What is needed:
Print exactly those lines that run from the beginning of the data to the line bearing "stem_foot_z = stem_top_z - stem_length", inclusive.

>> START

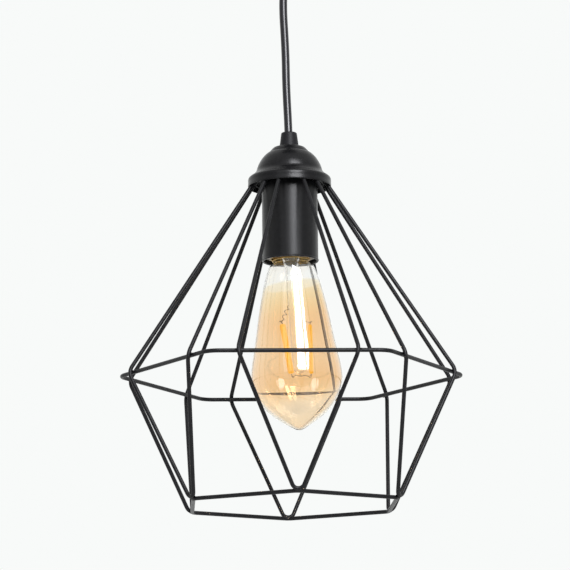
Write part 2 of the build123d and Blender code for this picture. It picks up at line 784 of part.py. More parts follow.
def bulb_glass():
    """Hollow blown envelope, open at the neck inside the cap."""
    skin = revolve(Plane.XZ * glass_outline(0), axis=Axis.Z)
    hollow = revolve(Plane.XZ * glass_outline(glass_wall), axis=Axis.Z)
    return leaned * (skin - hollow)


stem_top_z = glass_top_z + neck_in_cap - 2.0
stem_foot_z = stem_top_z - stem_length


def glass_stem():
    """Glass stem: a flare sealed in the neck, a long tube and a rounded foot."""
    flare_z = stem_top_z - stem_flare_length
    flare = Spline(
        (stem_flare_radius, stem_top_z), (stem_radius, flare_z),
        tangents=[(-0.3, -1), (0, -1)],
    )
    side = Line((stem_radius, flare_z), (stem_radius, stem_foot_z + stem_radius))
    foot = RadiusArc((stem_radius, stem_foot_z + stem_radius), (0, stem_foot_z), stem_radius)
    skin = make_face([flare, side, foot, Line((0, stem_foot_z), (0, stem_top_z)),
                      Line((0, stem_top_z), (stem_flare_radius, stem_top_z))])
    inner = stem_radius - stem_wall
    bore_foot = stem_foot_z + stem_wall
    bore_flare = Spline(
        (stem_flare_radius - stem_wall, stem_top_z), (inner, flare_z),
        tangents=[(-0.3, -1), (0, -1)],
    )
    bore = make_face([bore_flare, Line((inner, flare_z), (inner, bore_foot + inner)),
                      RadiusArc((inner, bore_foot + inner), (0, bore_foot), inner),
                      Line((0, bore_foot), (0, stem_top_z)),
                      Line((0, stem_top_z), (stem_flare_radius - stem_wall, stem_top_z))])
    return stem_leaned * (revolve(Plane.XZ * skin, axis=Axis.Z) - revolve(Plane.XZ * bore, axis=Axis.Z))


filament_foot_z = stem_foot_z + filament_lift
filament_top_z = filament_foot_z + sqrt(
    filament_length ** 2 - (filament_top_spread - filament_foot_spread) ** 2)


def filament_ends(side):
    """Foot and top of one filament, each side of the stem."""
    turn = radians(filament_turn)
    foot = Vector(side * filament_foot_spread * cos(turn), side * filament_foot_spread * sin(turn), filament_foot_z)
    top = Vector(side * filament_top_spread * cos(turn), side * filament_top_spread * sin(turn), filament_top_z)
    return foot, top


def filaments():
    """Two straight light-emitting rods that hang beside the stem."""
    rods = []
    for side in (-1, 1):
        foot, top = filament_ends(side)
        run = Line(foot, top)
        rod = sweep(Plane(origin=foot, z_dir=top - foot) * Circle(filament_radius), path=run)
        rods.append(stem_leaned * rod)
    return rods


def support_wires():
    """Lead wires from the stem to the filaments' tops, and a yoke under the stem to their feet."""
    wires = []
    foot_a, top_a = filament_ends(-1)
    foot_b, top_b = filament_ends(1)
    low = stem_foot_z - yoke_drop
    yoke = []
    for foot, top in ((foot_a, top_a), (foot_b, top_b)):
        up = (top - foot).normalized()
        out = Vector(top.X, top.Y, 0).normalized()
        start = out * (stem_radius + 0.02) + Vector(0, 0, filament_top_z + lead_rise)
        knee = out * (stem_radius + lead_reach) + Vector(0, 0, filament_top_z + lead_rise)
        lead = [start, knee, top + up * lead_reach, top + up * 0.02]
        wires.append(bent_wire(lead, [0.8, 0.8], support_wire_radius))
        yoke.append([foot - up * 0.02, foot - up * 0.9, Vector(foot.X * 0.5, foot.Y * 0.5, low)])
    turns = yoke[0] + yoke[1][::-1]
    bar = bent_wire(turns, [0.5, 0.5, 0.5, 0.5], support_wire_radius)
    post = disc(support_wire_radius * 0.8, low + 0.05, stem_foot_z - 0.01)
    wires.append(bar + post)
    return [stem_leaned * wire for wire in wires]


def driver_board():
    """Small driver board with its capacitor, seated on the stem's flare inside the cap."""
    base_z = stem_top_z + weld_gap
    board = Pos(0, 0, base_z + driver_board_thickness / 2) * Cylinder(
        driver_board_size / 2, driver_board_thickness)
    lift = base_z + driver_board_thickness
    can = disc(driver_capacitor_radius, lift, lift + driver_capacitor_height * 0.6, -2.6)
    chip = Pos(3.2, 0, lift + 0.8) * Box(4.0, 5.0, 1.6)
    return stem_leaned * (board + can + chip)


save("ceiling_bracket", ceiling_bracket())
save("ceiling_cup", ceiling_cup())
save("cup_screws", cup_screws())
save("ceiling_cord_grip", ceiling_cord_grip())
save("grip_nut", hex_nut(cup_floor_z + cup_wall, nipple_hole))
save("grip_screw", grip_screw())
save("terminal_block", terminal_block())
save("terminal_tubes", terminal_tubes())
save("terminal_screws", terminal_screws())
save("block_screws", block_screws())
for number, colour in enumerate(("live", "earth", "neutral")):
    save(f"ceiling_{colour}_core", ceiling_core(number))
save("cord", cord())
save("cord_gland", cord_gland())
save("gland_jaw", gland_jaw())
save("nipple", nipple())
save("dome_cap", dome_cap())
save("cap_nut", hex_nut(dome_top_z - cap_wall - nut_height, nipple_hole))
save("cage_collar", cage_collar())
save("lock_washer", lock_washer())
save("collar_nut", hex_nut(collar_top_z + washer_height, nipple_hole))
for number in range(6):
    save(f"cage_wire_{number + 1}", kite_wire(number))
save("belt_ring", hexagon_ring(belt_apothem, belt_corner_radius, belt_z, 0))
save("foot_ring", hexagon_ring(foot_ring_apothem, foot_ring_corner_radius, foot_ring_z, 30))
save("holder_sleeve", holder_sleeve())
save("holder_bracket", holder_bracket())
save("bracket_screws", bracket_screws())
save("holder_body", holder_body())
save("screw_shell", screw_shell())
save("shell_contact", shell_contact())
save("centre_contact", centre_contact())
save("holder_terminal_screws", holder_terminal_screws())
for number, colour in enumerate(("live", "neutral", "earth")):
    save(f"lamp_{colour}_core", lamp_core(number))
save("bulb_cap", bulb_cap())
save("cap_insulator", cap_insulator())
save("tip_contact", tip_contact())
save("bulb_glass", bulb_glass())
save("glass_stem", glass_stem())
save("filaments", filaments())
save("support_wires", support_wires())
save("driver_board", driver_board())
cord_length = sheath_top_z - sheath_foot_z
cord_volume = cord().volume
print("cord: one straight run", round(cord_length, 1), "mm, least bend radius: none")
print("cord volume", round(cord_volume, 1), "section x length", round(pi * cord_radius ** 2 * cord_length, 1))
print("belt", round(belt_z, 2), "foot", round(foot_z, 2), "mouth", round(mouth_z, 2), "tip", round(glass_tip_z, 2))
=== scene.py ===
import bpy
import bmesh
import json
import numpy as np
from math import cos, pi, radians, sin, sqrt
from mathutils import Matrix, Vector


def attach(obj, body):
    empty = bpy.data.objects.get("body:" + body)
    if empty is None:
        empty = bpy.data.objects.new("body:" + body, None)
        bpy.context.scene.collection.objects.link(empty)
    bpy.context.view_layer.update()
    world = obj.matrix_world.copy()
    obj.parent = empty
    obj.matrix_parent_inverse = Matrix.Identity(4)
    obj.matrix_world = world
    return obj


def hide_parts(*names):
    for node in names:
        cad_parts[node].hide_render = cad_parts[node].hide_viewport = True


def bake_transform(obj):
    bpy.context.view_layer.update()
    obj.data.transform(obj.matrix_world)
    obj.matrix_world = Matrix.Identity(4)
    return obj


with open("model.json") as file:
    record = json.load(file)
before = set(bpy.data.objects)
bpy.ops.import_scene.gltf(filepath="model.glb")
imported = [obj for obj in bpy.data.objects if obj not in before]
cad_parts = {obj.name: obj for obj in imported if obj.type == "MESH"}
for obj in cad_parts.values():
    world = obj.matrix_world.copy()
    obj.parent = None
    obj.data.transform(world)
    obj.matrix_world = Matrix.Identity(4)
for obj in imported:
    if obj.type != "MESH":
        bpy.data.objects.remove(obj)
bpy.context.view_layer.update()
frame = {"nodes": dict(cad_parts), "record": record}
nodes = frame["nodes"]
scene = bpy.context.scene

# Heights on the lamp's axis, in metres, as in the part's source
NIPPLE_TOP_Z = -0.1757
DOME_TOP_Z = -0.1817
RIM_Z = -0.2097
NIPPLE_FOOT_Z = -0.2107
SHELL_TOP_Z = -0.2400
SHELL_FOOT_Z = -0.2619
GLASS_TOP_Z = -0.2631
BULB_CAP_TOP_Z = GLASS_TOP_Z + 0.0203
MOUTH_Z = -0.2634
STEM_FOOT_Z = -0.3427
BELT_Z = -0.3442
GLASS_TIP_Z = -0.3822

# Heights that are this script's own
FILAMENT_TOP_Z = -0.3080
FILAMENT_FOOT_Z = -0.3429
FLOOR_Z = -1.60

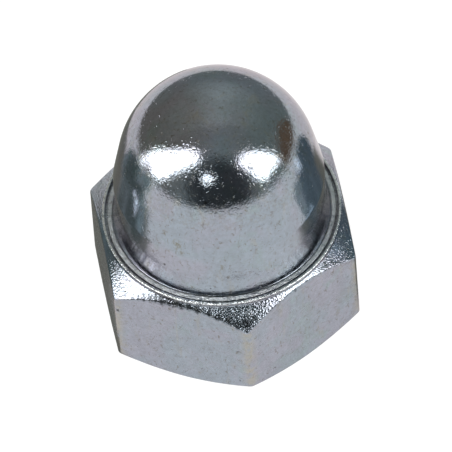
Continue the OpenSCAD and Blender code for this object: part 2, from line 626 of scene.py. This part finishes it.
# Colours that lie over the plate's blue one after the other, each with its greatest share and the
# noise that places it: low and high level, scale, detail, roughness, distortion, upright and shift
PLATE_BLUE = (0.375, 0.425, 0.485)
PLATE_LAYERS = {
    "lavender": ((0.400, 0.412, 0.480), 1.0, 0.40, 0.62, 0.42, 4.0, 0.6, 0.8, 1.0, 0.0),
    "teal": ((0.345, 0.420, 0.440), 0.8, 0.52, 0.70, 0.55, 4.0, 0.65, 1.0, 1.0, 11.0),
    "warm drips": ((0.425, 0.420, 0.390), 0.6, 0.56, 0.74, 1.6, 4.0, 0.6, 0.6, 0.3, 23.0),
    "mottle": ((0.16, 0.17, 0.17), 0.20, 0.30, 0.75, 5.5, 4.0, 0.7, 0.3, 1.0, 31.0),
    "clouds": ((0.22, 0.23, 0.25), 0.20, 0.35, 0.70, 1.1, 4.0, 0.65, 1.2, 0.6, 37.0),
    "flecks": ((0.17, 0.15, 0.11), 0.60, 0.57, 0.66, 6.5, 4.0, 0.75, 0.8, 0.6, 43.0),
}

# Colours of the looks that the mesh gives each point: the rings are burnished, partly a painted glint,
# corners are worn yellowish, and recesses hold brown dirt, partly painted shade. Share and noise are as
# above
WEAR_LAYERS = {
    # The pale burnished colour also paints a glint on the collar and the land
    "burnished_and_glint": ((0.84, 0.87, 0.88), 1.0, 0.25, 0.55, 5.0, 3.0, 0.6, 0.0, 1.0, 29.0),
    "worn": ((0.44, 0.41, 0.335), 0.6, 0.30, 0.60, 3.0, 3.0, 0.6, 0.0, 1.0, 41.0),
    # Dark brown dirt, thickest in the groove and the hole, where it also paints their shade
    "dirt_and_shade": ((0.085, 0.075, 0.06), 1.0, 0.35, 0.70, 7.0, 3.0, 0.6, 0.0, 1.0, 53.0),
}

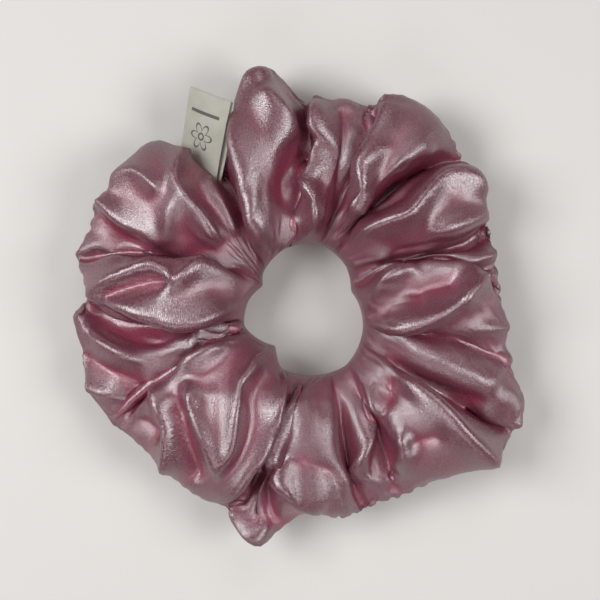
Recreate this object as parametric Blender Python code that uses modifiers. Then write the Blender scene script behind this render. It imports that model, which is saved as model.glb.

>> END

Task solution:
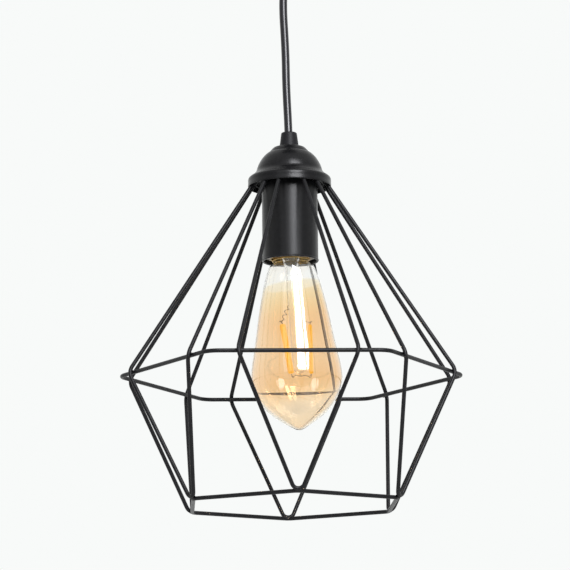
Write part 2 of the build123d and Blender code for this picture. It picks up at line 784 of part.py. More parts follow.
def bulb_glass():
    """Hollow blown envelope, open at the neck inside the cap."""
    skin = revolve(Plane.XZ * glass_outline(0), axis=Axis.Z)
    hollow = revolve(Plane.XZ * glass_outline(glass_wall), axis=Axis.Z)
    return leaned * (skin - hollow)


stem_top_z = glass_top_z + neck_in_cap - 2.0
stem_foot_z = stem_top_z - stem_length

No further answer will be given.